Margin can in the context of the Joint Standards be described as the collateral that a party to a derivatives contract (Party A) must provide to its counterparty (Party B) in order to secure the exposure which Party B has in the event of a default by Party A under the derivatives contract. The Joint Standards deal with two types of margin: initial margin (IM) and variation margin (VM). IM, which is posted at the outset of a derivatives transaction, considers the potential future exposure of Party B on Party A. VM looks at the current exposure under the transaction and can therefore vary over the life of the transaction.
The minimum thresholds for the exchange of IM between a provider and its counterparty are set out in the table below and reflect the gradual phasing in of the IM requirements. The threshold amounts refer to the aggregate gross notional amount (as further described in the Joint Standards) of OTC derivatives of the relevant person and its group (as defined in the SA Companies Act, 2008) and must include any physically settled foreign exchange forwards and swaps (even although these transactions themselves are not subject to margin requirements). The calculation of the thresholds is based on the aggregate month-end average gross notional amount of OTC derivatives for March, April and May in the relevant year.

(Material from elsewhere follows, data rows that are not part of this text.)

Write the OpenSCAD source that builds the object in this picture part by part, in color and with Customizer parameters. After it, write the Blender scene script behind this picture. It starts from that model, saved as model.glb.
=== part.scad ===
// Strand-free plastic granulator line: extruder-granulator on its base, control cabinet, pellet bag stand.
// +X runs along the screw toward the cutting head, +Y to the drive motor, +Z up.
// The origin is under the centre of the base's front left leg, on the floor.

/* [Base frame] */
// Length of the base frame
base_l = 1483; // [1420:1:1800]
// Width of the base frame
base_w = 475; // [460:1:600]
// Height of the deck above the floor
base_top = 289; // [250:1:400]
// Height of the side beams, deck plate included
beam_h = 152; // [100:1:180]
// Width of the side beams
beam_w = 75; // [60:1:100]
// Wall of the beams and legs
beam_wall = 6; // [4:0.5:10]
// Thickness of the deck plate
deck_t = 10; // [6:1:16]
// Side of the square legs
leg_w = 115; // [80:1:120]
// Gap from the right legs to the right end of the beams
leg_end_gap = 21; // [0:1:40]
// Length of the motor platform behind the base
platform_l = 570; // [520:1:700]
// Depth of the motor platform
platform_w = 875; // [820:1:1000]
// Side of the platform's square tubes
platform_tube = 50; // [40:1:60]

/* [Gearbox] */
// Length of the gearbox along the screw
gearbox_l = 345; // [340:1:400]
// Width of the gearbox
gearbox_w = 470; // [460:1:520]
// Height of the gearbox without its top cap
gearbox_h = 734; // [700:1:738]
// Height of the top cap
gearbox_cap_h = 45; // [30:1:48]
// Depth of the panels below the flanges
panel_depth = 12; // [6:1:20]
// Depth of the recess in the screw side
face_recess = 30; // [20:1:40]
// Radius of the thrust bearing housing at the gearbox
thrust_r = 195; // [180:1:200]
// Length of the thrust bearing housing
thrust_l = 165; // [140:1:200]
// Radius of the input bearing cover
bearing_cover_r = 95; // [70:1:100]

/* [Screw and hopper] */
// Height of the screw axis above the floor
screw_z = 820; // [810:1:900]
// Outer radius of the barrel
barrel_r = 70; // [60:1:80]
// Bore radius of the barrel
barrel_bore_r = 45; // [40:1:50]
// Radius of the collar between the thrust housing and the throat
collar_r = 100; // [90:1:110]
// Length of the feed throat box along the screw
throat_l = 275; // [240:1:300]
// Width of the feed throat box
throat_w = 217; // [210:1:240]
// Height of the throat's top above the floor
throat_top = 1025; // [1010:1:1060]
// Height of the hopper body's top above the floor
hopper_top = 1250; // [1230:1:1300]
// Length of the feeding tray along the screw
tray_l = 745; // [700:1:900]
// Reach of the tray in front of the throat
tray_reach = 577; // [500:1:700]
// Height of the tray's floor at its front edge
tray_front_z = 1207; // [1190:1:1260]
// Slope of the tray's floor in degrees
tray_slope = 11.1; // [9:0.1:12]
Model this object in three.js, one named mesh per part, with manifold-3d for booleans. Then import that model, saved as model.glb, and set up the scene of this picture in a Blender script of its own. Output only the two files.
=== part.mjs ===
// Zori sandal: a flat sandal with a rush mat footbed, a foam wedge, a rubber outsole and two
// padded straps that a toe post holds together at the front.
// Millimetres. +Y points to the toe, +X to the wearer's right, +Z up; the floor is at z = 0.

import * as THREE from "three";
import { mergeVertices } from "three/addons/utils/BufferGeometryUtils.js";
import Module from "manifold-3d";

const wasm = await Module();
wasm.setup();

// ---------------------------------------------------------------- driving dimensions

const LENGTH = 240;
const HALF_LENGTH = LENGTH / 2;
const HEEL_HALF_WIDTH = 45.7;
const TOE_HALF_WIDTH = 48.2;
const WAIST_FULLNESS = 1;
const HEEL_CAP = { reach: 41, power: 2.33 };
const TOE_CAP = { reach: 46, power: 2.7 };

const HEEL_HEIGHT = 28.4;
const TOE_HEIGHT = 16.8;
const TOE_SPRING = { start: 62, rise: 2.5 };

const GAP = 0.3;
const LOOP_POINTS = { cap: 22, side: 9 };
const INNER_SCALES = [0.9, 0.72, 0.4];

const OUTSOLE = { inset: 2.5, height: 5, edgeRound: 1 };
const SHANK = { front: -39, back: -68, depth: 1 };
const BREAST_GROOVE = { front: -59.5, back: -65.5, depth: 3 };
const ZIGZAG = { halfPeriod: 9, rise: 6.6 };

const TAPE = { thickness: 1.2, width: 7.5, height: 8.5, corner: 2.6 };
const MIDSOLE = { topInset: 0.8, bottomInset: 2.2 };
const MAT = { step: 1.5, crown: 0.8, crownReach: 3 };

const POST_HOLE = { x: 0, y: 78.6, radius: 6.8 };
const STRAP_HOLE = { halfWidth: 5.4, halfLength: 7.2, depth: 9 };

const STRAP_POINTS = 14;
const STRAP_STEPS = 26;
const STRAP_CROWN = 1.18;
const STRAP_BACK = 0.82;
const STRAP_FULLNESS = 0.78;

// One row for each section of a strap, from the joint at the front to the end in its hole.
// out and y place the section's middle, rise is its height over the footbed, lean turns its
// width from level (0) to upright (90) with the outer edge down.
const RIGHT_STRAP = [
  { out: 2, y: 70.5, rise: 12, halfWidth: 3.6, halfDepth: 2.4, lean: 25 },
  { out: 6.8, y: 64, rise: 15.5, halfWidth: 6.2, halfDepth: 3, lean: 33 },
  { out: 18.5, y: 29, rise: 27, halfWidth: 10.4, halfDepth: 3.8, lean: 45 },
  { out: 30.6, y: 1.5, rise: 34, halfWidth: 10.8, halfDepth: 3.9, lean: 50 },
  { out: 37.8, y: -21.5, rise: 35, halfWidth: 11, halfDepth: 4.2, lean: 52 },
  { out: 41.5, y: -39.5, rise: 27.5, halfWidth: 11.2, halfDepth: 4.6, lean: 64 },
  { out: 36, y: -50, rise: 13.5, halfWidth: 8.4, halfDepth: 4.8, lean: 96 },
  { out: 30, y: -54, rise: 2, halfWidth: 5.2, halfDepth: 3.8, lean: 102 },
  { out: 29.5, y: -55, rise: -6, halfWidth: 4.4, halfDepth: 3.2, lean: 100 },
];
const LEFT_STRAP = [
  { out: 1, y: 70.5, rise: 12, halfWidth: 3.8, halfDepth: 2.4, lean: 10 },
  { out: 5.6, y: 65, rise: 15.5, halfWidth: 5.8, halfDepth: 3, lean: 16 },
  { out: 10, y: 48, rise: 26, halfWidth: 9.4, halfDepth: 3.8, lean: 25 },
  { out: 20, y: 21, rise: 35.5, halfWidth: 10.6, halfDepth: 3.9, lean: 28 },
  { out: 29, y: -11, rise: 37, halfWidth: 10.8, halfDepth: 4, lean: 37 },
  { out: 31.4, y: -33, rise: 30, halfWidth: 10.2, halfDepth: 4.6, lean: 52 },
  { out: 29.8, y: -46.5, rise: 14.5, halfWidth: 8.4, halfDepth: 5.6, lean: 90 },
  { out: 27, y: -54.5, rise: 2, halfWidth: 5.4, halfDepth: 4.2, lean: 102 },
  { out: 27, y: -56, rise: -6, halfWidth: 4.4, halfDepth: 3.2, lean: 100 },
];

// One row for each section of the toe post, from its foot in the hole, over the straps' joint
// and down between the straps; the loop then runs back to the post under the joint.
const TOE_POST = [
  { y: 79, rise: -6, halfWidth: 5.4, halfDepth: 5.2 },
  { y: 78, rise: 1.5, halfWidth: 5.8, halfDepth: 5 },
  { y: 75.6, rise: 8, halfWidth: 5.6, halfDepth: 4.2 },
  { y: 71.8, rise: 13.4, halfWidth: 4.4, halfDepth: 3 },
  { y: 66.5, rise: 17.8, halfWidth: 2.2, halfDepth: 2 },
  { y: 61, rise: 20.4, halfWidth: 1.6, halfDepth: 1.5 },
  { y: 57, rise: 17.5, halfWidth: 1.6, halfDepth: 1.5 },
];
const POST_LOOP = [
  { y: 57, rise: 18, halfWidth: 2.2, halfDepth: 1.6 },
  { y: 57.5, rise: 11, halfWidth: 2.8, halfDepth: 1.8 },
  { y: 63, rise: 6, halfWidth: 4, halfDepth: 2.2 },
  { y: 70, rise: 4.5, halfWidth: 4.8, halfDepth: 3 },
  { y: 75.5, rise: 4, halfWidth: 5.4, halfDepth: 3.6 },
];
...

|Year ||Threshold Amount in South African Rands|
|From effective date until 31 August 2021||R30 trillion|
|From September 2021||R23 trillion|
|From September 2022||R15 trillion|
|From September 2023||R8 trillion|
|From September 2024||R100 billion|
The transfer of IM should be effected in accordance with the requirements specified in the Joint Standards. If the amount of IM to be exchanged is less than R500 million, the provider can decide not to collect such collateral amount. It must, however, collect any IM in excess of R500 million. The requirement to calculate and exchange IM applies to all new contracts entered into during a particular period but does not apply to existing derivatives contracts up to that point.
During the first six months of implementation and commencement of the Joint Standards, VM will only need to be exchanged by providers and their counterparties where the gross notional amount of OTC derivatives is R30 trillion and above. After the first six-month period, all providers entering into non- centrally cleared OTC derivatives transactions with qualifying counterparties will be required to exchange VM on all new contracts in accordance with the Joint Standards.

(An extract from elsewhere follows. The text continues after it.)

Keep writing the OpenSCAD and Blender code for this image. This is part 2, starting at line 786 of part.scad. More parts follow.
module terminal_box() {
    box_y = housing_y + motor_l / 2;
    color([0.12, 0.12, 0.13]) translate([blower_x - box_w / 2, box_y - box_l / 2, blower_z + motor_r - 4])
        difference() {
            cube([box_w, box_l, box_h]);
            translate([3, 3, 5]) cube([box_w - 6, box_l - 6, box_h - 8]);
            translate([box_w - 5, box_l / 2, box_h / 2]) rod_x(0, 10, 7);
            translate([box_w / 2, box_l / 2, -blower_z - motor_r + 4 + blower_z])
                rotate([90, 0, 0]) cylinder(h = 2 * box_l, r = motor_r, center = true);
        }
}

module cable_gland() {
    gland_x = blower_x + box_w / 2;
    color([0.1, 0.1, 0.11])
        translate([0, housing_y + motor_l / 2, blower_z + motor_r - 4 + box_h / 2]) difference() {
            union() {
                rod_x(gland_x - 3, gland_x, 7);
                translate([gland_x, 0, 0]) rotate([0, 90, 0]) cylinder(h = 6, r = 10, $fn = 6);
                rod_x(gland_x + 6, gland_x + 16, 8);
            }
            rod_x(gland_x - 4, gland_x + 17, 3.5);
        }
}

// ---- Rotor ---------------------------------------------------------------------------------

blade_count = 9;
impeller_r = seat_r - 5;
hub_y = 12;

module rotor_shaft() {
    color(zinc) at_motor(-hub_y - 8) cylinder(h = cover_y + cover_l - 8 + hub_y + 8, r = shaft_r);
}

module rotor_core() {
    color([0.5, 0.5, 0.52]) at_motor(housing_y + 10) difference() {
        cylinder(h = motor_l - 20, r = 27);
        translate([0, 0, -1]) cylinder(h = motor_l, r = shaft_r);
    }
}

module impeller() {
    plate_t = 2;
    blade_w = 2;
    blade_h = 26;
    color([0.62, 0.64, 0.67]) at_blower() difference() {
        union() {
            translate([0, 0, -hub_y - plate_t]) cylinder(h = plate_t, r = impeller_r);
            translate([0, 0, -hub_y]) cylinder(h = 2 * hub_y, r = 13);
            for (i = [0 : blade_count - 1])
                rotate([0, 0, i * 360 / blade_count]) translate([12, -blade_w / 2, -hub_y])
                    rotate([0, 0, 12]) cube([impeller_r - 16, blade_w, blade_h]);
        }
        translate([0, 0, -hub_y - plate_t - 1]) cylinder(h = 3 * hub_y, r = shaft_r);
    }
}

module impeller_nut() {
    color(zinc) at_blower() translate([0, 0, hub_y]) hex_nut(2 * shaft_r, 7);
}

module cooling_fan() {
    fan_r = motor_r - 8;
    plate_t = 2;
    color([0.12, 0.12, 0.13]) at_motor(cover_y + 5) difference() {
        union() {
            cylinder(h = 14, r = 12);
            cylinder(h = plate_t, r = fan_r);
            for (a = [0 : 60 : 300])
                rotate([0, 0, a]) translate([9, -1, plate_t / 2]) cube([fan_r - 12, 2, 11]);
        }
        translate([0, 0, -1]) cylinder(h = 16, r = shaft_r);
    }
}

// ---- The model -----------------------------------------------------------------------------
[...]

Physically settled foreign exchange forward contracts and foreign exchange swaps are excluded from the margin requirements. In the case of cross-currency swaps, the IM requirements do generally not apply to a fixed physically settled foreign exchange transaction associated with the exchange of principal. Derivative transactions between entities belonging to the same group are not subject to margin requirements if, amongst others, the aggregate outstanding gross notional amount of OTC derivative transactions is less than R100 billion. The transfers of IM and VM may be subject to a minimum transfer amount of which the aggregate sum of IM and VM may not exceed R5 million.
Value and form of margin
The Joint Standards describe the methodologies for the calculation of the IM. The VM is dependent on the size of the actual exposure under the relevant derivative and depends on the mark-to-market value of the derivative contract at any point in time. The Joint Standards describe the type of collateral that can be used as margin and the manner in which its value should be calculated, including the haircuts that apply. They also provide that any cash or non-cash collateral collected as IM may only be rehypothecated, re-pledged or re-used once by the IM collector on the conditions set out therein.
In addition to the margin requirements themselves, the Joint Standards impose various other obligations on providers. For example, they require a provider to have sufficiently robust processes, procedures and board-approved policies in place. It should further ensure that all transactions between the provider and counterparty comply with the applicable laws. Netting and collateral agreements should be effective under the laws of the relevant jurisdictions and are supported by periodically updated legal opinions. However, an exception applies if a provider enters into an OTC derivative transaction with a foreign counterparty in a jurisdiction of which the relevant legal framework does not permit or recognise the enforceability of a netting agreement upon the insolvency of the counterparty or the enforceability of a collateral agreement upon the default of the counterparty. If the aggregate outstanding gross notional amount of transactions between the provider and the foreign counterparty does not exceed 2.5% of the total portfolio of derivatives contracts of the provider on a consolidated basis, it is not required to post or collect IM or exchange VM in respect of such transaction. If this 2.5% threshold is exceeded, then the approval of the Authorities will be required.
In their ‘Statement of the need for, expected impact and intended operation of a regulatory instrument’, the Authorities identified that the SA derivatives market represents less than 1% of the global derivatives market. South Africa’s total gross notional outstanding OTC derivatives in 2018 was estimated at about R44.7 trillion, mainly consisting of interest (74%), foreign exchange (12%), equities (8%) and commodities (5%) derivatives.
Based on a survey conducted by the Authorities, it appears that the majority (99%) of the aggregate outstanding gross notional OTC derivatives were held by banks, with asset managers and insurers accounting for the remainder of the balance, so that the Joint Standards are mainly relevant for banks. It is anticipated that only the larger SA banks will become subject to the Joint Standards, given the minimum thresholds that apply before the application of the rules is triggered. However, since the thresholds apply on a group basis, the margin requirements may apply to the SA branches of foreign banks as a result of their derivatives business outside South Africa.